Finally, while some methods take advantage of the signals from a single or a group of SNPs across the population to predict CNV regions for each individual [41, 54, 55], there are very few methods to merge individual CNV predictions into regions at the population level: Redon et al.  merged CNVs based on the extent of their overlap, whereas Itsara et al. manually annotated complex regions.
In the current study we followed two main goals: First, we performed an extensive survey of candidate CNVs in the CoLaus study as detected by SNP genotyping microarrays. We provide a large dataset that can serve as a resource for other studies elucidating human structural variants, and for future association studies of CNVs with the clinical phenotypes measured in CoLaus. Second, since the methods for detecting individual CNV profiles and merging those into consensus regions have not yet been well established, we developed new algorithms for CNV calling and merging, and devised novel techniques to evaluate and compare them with existing methods. Specifically, we compared three existing CNV detection methods with our new method (GMM) that uses a Gaussian Mixture Model to estimate the copy number dosage at each SNP of each individual. GMM models the signal intensity at each SNP across the entire population (cohort) which differs from HMM approaches like CNAT , CNAG , dChip , PennCNV  and QuantiSNP  that model the signal sample by sample along each chromosome. Other GMM implementations have been successfully used in the past for BAC and CGH array analyses [56–58], but all these different methods (GMMs and HMMs) provide a discrete copy number value (e.g. 0, 1, 2, 3 and 4). It was also proposed to integrate in a single statistical model both the CNV classification and the association with binary traits . Their EM algorithm estimates the copy number state probabilities, but only to use them internally for the association testing. Similar to their approach, our GMM implementation produces (continuous) copy number dosage values that account for uncertainty in the prediction (e.g. due to sample contamination or tumor cell heterogeneity). However, our algorithm couples the calling with CNV merging and focuses explicitly on the copy number region (CNR) calls.

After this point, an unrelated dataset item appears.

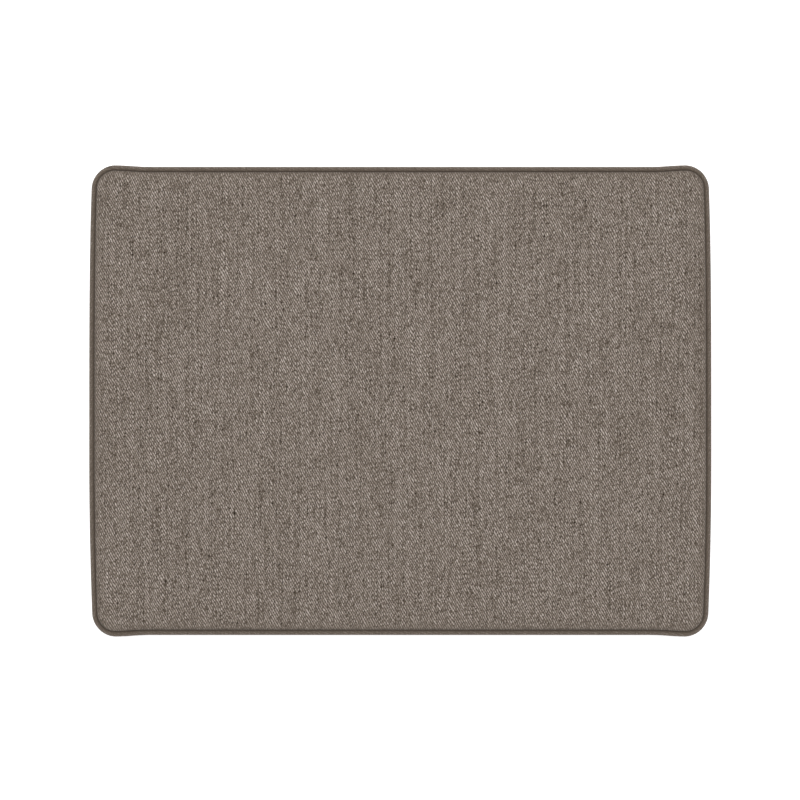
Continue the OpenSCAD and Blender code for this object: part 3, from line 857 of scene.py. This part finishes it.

Our GMM was successfully applied to both Affymetrix and Illumina arrays; and is not restricted to SNP array analysis (i.e. is applicable to CGH and qPCR analyses). We also developed two merging strategies, which were applied to create a map of CNV regions for each of the four CNV detection methods. We studied how CNVs predicted by the various algorithms coincided with previously reported variants. We also investigated the concordance in predicting CNVs in a subsample of individuals that were additionally genotyped on the Illumina 550K SNP chips. Finally we compared the sensitivity and specificity of the different approaches using related CoLaus individuals which are expected to share more CNVs than unrelated individuals. Based on these criteria, we demonstrate that our new method outperforms two established CNV detection algorithms and has higher sensitivity than a third method.